Later, Miller asks applicants to include three references, but he adds one instruction: “Please do not include relatives or former employers.”
No former employers, you say? So who does he want listed? Friends? Community leaders? A journalist’s sources? It’s unclear.
We should prepare for some grim holiday news from the East Valley Tribune. The smart business move is to radically downsize the serious staff and let the malleable souls remaining keep the thing filled with business-, advertiser- and government-friendly newsblurbs.
That, coincidentally, is what the company did when it took over a paper in Tucson called the Explorer. Here’s a former staffer quoted in the Tucson Weekly talking about where things were headed:
[The new editors] asked me and Oro Valley reporter Patrick McNamara if Marana and Oro Valley had [public information officers], and we said, “Yeah.” Do they send press releases? Do you put them in the paper? “No, not always. It depends on what it is. We never run a press release from a PIO.” They seemed a little taken aback by that. I quipped that most of the press releases for Marana were, “Come take a picture of this cactus we just planted.” Everyone else seemed to chuckle, but when they didn’t chuckle, I sort of knew I wasn’t going to be a part of these guys’ plan."
I can’t imagine the EVT was losing a lot of money. Its current owner, Freedom Communications, has claimed only that it had been “unprofitable” for the last two years. You can view that as a careful choice of words; on the other hand, the company is in bankruptcy, so maybe the word doesn’t have a special meaning. On the third hand, the company was loaded down with debt and might have been trying to unload a paper that wasn’t losing money just to raise cash.
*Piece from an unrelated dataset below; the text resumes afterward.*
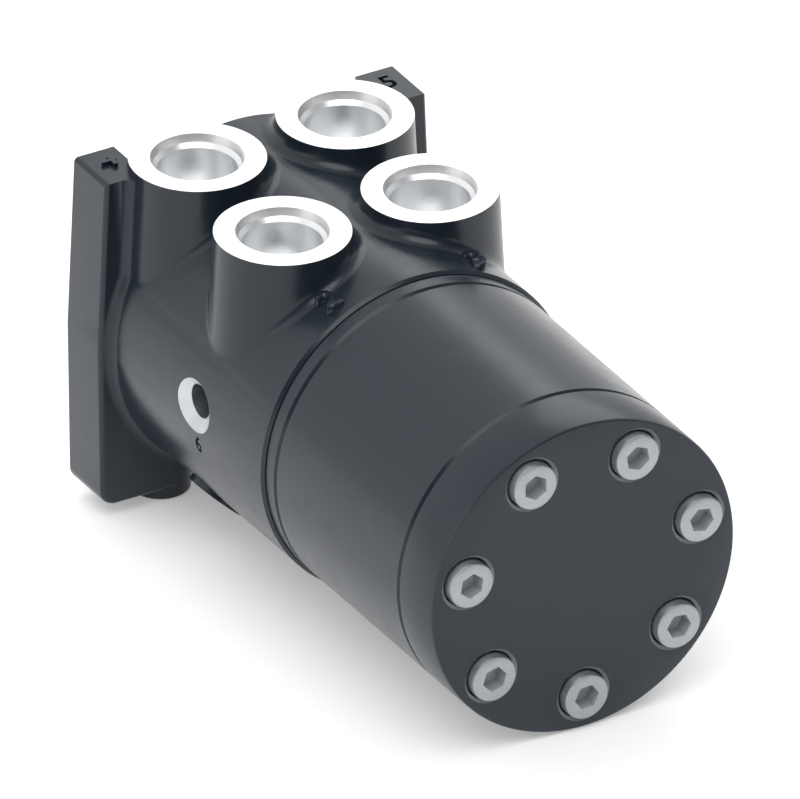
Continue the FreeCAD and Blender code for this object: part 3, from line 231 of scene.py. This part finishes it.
def turnedMarks(name, tone, gloss, dull, axisPart, centre, fold=None):
    finish, tree, shader = newFinish(name)
    place = addNode(tree, "ShaderNodeTexCoord").outputs["Object"]
    parts = addNode(tree, "ShaderNodeSeparateXYZ")
    tree.links.new(place, parts.inputs[0])
    squares = []
    for index, part in enumerate("XYZ"):
        if part == axisPart:
            continue
        value = mathOf(tree, "SUBTRACT", parts.outputs[part], centre[index])
        if fold:
            value = mathOf(tree, "SUBTRACT", mathOf(tree, "ABSOLUTE", value), fold)
        squares.append(mathOf(tree, "MULTIPLY", value, value))
    radius = mathOf(tree, "SQRT", mathOf(tree, "ADD", squares[0], squares[1]))
    rings = addNode(tree, "ShaderNodeTexNoise", {"noise_dimensions": "1D"},
                    {"Scale": turnedLook["ringScale"], "Detail": turnedLook["ringDetail"]})
    tree.links.new(radius, rings.inputs["W"])
    normal = bumpFrom(tree, rings.outputs["Fac"], turnedLook["ringDepth"], turnedLook["ringStrength"])
    tree.links.new(normal, shader.inputs["Normal"])
    patches = noiseOn(tree, place, turnedLook["patchScale"])
    darker = tuple(part * turnedLook["shade"] for part in tone)
    tree.links.new(mixColours(tree, patches, darker, tone), shader.inputs["Base Color"])
    tree.links.new(spread(tree, patches, gloss, dull), shader.inputs["Roughness"])
    shader.inputs["Metallic"].default_value = 1
    return finish


portMetal = turnedMarks(
    "portMetal", tone=(0.92, 0.93, 0.94), gloss=0.34, dull=0.38, axisPart="Z",
    centre=(0, housingLook["portRow"], 0), fold=housingLook["portPitch"])
sinkMetal = turnedMarks(
    "sinkMetal", tone=(0.60, 0.62, 0.63), gloss=0.34, dull=0.40, axisPart="X",
    centre=(0, housingLook["sideBack"], housingLook["sideHeight"]))
rearMetal = turnedMarks(
    "rearMetal", tone=(0.46, 0.47, 0.48), gloss=0.3, dull=0.38, axisPart="Y", centre=(0, 0, 0))

rubberLook = {
    "patchScale": 300,
    "deep": (0.012, 0.012, 0.013),
    "light": (0.02, 0.02, 0.021),
    "gloss": 0.55,
    "dull": 0.7,
}


def rubberFinish(name):
    finish, tree, shader = newFinish(name)
    place = addNode(tree, "ShaderNodeTexCoord").outputs["Object"]
    patches = noiseOn(tree, place, rubberLook["patchScale"])
    colour = mixColours(tree, patches, rubberLook["deep"], rubberLook["light"])
    tree.links.new(colour, shader.inputs["Base Color"])
    tree.links.new(spread(tree, patches, rubberLook["gloss"], rubberLook["dull"]), shader.inputs["Roughness"])
    return finish


rubber = rubberFinish("rubber")
print("materials ready")


# Every CAD node gets a finish for its kind
nodeFinish = {
    "shaft_seal": rubber,
    "dust_seal": rubber,
    "seam_o_rings": rubber,
    "relief_plug_seal": rubber,
    "centering_springs": darkSteel,
    "relief_spring": darkSteel,
    "shock_spring_left": darkSteel,
    "shock_spring_right": darkSteel,
    "cover_screws": zincSteel,
    "pin_screw": zincSteel,
    "relief_plug": zincSteel,
    "shock_plugs": zincSteel,
    "distributor_plate": turnedPaint,
    "gerotor_ring": turnedPaint,
    "end_cover": turnedPaint,
    "housing": castPaint,
}


def giveFinish(piece, *finishes):
    piece.data.materials.clear()
    for finish in finishes:
        piece.data.materials.append(finish)


for nodeName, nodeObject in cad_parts.items():
    giveFinish(nodeObject, nodeFinish.get(nodeName, groundSteel))
print("nodes finished")


# Merged copies of CAD nodes, shaded smooth between their sharp edges
sharpAngle = 25
mergeReach = 0.000002


def shadeByAngle(shape):
    limit = math.radians(sharpAngle)
    for face in shape.faces:
        face.smooth = True
    for edge in shape.edges:
        edge.smooth = len(edge.link_faces) == 2 and edge.calc_face_angle(0) < limit


def dressedCopy(nodeName, pieceName, finishes, faceFinish=None):
    mesh = bpy.data.meshes.new(pieceName)
    for finish in finishes:
        mesh.materials.append(finish)
    shape = bmesh.new()
    shape.from_mesh(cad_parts[nodeName].data)
    bmesh.ops.remove_doubles(shape, verts=shape.verts, dist=mergeReach)
    shadeByAngle(shape)
    for face in shape.faces:
        face.material_index = faceFinish(face) if faceFinish else 0
    shape.to_mesh(mesh)
    shape.free()
    piece = bpy.data.objects.new(pieceName, mesh)
    scene.collection.objects.link(piece)
    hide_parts(nodeName)
    return piece


# The housing casting, with its machined faces bright
housingFinishes = (castPaint, portMetal, sinkMetal, rearMetal)
paintIndex, portIndex, sinkIndex, rearIndex = range(len(housingFinishes))

# How near to a level a face counts as on it, and how far it has to face a way
levelReach = 0.00002
facingPart = 0.9
bodyFacing = 0.98
bodyAgree = 0.985
padTurn = math.radians(housingLook["padAngle"])
padWay = Vector((-math.cos(padTurn), 0, -math.sin(padTurn)))


def onRoundBody(face):
    outward = Vector((face.normal.x, 0, face.normal.z))
    middle = face.calc_center_median()
    fromAxis = Vector((middle.x, 0, middle.z))
    farOut = fromAxis.length > housingLook["bodyStart"]
    return outward.length > bodyFacing and farOut and outward.dot(fromAxis.normalized()) > bodyAgree


def housingFace(face):
    middle = face.calc_center_median()
    normal = face.normal
    aside = abs(middle.x) - housingLook["portPitch"]
    along = abs(middle.y - housingLook["portRow"]) - housingLook["portPitch"]
    fromPort = math.hypot(aside, along)
    if middle.z > housingLook["portTop"] - levelReach and normal.z > facingPart:
        return portIndex
    if middle.z > housingLook["boreFloor"] and fromPort < housingLook["portReach"]:
        return portIndex
    fromSide = math.hypot(middle.y - housingLook["sideBack"], middle.z - housingLook["sideHeight"])
    besidePort = middle.x < housingLook["sideStart"] and fromSide < housingLook["sideReach"]
    if besidePort and not onRoundBody(face):
        return sinkIndex if middle.x < housingLook["sideBright"] else paintIndex
    alongPad = middle.dot(padWay)
    offPad = (middle - padWay * alongPad - Vector((0, housingLook["padBack"], 0))).length
    onPad = alongPad > housingLook["padFace"] and offPad < housingLook["padReach"]
    if onPad and normal.dot(padWay) > facingPart:
        return rearIndex
    if math.hypot(middle.x, middle.z) < housingLook["boreReach"] and abs(normal.y) < facingPart:
        return rearIndex
    if middle.y > -levelReach and normal.y > facingPart:
        return rearIndex
    return paintIndex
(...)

The big question is how much debt Thirteenth Street is taking on to accomplish its own acquisition. The poster child for this scenario is Tribune Company, which took on oceans of new debt solely for the purpose of the privilege of being owned by Sam Zell. It, too, is in bankruptcy.
The EVT is a serious newspaper right now; if Thirteenth Street is rigorous in the cost-cutting, it can coast on that reputation (and the reflexive ad buys) for a while before folks really start noticing the decline in quality. In the meantime, again, its hard to see how a lot of local journalists won’t be facing a tough holiday.